**Collected data**
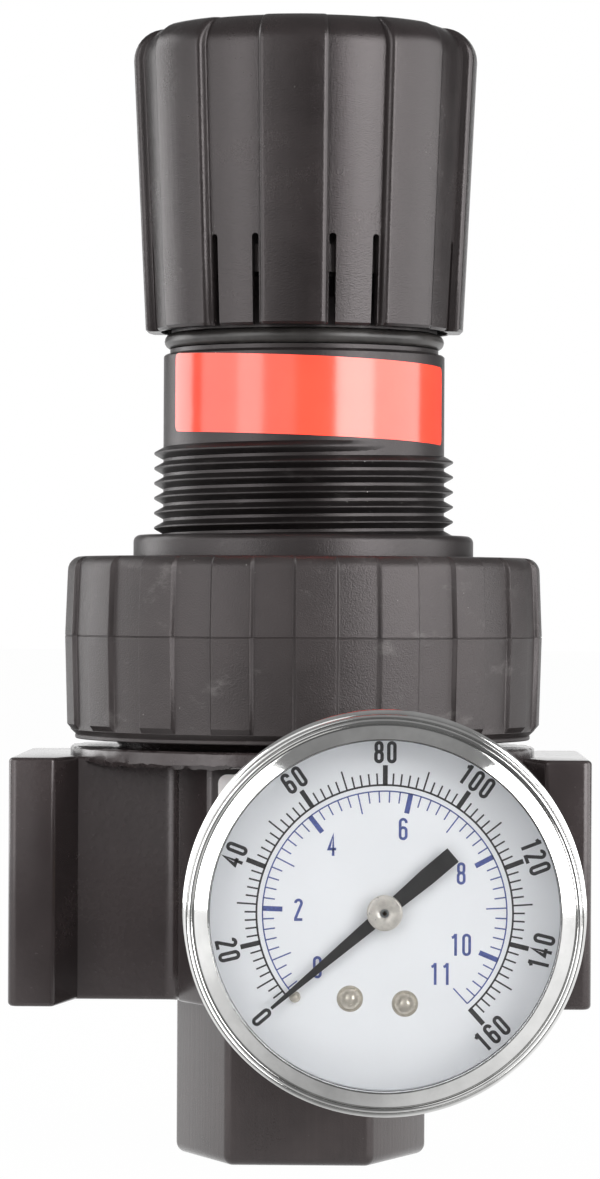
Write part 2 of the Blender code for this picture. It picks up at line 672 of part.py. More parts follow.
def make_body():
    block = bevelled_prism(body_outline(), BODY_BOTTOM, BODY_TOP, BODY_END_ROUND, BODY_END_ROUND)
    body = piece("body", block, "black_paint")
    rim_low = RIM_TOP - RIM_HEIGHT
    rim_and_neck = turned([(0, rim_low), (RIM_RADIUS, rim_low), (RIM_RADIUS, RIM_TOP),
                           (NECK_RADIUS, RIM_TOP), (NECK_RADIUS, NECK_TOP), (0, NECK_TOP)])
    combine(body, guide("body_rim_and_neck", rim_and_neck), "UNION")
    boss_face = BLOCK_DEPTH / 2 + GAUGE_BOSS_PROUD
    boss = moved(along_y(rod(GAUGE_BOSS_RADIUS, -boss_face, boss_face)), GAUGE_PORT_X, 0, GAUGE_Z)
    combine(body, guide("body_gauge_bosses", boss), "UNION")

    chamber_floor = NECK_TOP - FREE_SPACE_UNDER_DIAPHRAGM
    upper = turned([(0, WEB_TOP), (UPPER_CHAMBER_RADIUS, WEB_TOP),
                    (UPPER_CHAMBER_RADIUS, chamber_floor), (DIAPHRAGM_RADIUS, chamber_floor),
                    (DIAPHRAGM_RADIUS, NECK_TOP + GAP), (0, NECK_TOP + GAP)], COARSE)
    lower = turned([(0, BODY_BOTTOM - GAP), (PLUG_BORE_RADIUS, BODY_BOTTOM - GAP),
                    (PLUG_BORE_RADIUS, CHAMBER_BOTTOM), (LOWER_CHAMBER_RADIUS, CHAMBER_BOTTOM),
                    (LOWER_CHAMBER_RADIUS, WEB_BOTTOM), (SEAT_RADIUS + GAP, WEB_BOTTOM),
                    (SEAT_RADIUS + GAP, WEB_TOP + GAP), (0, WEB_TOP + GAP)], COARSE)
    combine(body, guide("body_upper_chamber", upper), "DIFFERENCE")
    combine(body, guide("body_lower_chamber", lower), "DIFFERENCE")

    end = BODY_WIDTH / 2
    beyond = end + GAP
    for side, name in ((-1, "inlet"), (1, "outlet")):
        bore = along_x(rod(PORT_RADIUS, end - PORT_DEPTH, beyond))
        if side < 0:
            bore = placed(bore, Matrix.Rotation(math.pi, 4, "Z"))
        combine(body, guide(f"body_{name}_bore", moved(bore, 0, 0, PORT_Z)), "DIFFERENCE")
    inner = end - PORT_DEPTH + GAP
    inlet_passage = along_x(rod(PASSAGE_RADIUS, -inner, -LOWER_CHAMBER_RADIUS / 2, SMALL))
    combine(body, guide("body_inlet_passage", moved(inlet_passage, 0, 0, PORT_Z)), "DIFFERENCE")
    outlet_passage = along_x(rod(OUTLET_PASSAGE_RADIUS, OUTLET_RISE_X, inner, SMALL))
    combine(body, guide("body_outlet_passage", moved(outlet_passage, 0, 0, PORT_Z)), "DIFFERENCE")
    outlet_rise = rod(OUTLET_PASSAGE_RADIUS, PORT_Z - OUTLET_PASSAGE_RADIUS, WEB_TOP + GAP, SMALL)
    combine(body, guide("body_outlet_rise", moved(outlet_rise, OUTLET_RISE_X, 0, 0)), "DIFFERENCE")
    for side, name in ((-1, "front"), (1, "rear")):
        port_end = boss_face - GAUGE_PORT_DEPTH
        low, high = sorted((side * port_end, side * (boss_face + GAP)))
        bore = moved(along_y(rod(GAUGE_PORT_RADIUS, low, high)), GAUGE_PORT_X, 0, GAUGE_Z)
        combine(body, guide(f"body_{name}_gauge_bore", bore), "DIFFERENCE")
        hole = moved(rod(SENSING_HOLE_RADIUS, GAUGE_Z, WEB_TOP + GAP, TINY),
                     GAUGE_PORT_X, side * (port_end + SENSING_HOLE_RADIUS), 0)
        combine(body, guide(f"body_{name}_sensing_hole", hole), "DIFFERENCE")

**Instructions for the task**
Go back to the listing above and please repeat it exactly.

**Answer to this task**
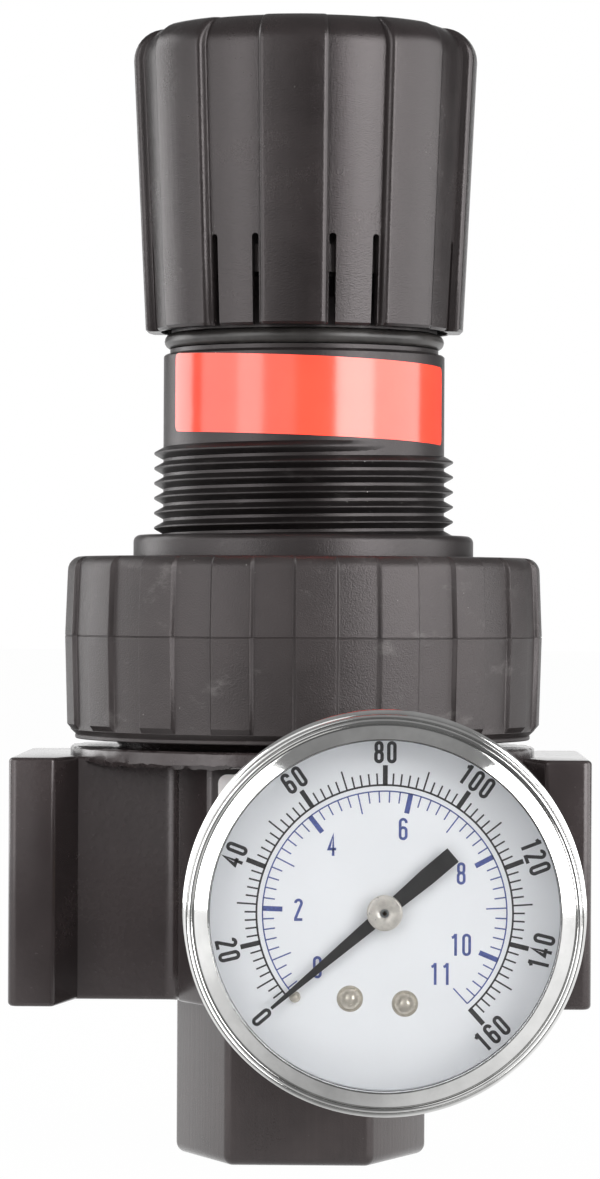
Write part 2 of the Blender code for this picture. It picks up at line 672 of part.py. More parts follow.
def make_body():
    block = bevelled_prism(body_outline(), BODY_BOTTOM, BODY_TOP, BODY_END_ROUND, BODY_END_ROUND)
    body = piece("body", block, "black_paint")
    rim_low = RIM_TOP - RIM_HEIGHT
    rim_and_neck = turned([(0, rim_low), (RIM_RADIUS, rim_low), (RIM_RADIUS, RIM_TOP),
                           (NECK_RADIUS, RIM_TOP), (NECK_RADIUS, NECK_TOP), (0, NECK_TOP)])
    combine(body, guide("body_rim_and_neck", rim_and_neck), "UNION")
    boss_face = BLOCK_DEPTH / 2 + GAUGE_BOSS_PROUD
    boss = moved(along_y(rod(GAUGE_BOSS_RADIUS, -boss_face, boss_face)), GAUGE_PORT_X, 0, GAUGE_Z)
    combine(body, guide("body_gauge_bosses", boss), "UNION")

    chamber_floor = NECK_TOP - FREE_SPACE_UNDER_DIAPHRAGM
    upper = turned([(0, WEB_TOP), (UPPER_CHAMBER_RADIUS, WEB_TOP),
                    (UPPER_CHAMBER_RADIUS, chamber_floor), (DIAPHRAGM_RADIUS, chamber_floor),
                    (DIAPHRAGM_RADIUS, NECK_TOP + GAP), (0, NECK_TOP + GAP)], COARSE)
    lower = turned([(0, BODY_BOTTOM - GAP), (PLUG_BORE_RADIUS, BODY_BOTTOM - GAP),
                    (PLUG_BORE_RADIUS, CHAMBER_BOTTOM), (LOWER_CHAMBER_RADIUS, CHAMBER_BOTTOM),
                    (LOWER_CHAMBER_RADIUS, WEB_BOTTOM), (SEAT_RADIUS + GAP, WEB_BOTTOM),
                    (SEAT_RADIUS + GAP, WEB_TOP + GAP), (0, WEB_TOP + GAP)], COARSE)
    combine(body, guide("body_upper_chamber", upper), "DIFFERENCE")
    combine(body, guide("body_lower_chamber", lower), "DIFFERENCE")

    end = BODY_WIDTH / 2
    beyond = end + GAP
    for side, name in ((-1, "inlet"), (1, "outlet")):
        bore = along_x(rod(PORT_RADIUS, end - PORT_DEPTH, beyond))
        if side < 0:
            bore = placed(bore, Matrix.Rotation(math.pi, 4, "Z"))
        combine(body, guide(f"body_{name}_bore", moved(bore, 0, 0, PORT_Z)), "DIFFERENCE")
    inner = end - PORT_DEPTH + GAP
    inlet_passage = along_x(rod(PASSAGE_RADIUS, -inner, -LOWER_CHAMBER_RADIUS / 2, SMALL))
    combine(body, guide("body_inlet_passage", moved(inlet_passage, 0, 0, PORT_Z)), "DIFFERENCE")
    outlet_passage = along_x(rod(OUTLET_PASSAGE_RADIUS, OUTLET_RISE_X, inner, SMALL))
    combine(body, guide("body_outlet_passage", moved(outlet_passage, 0, 0, PORT_Z)), "DIFFERENCE")
    outlet_rise = rod(OUTLET_PASSAGE_RADIUS, PORT_Z - OUTLET_PASSAGE_RADIUS, WEB_TOP + GAP, SMALL)
    combine(body, guide("body_outlet_rise", moved(outlet_rise, OUTLET_RISE_X, 0, 0)), "DIFFERENCE")
    for side, name in ((-1, "front"), (1, "rear")):
        port_end = boss_face - GAUGE_PORT_DEPTH
        low, high = sorted((side * port_end, side * (boss_face + GAP)))
        bore = moved(along_y(rod(GAUGE_PORT_RADIUS, low, high)), GAUGE_PORT_X, 0, GAUGE_Z)
        combine(body, guide(f"body_{name}_gauge_bore", bore), "DIFFERENCE")
        hole = moved(rod(SENSING_HOLE_RADIUS, GAUGE_Z, WEB_TOP + GAP, TINY),
                     GAUGE_PORT_X, side * (port_end + SENSING_HOLE_RADIUS), 0)
        combine(body, guide(f"body_{name}_sensing_hole", hole), "DIFFERENCE")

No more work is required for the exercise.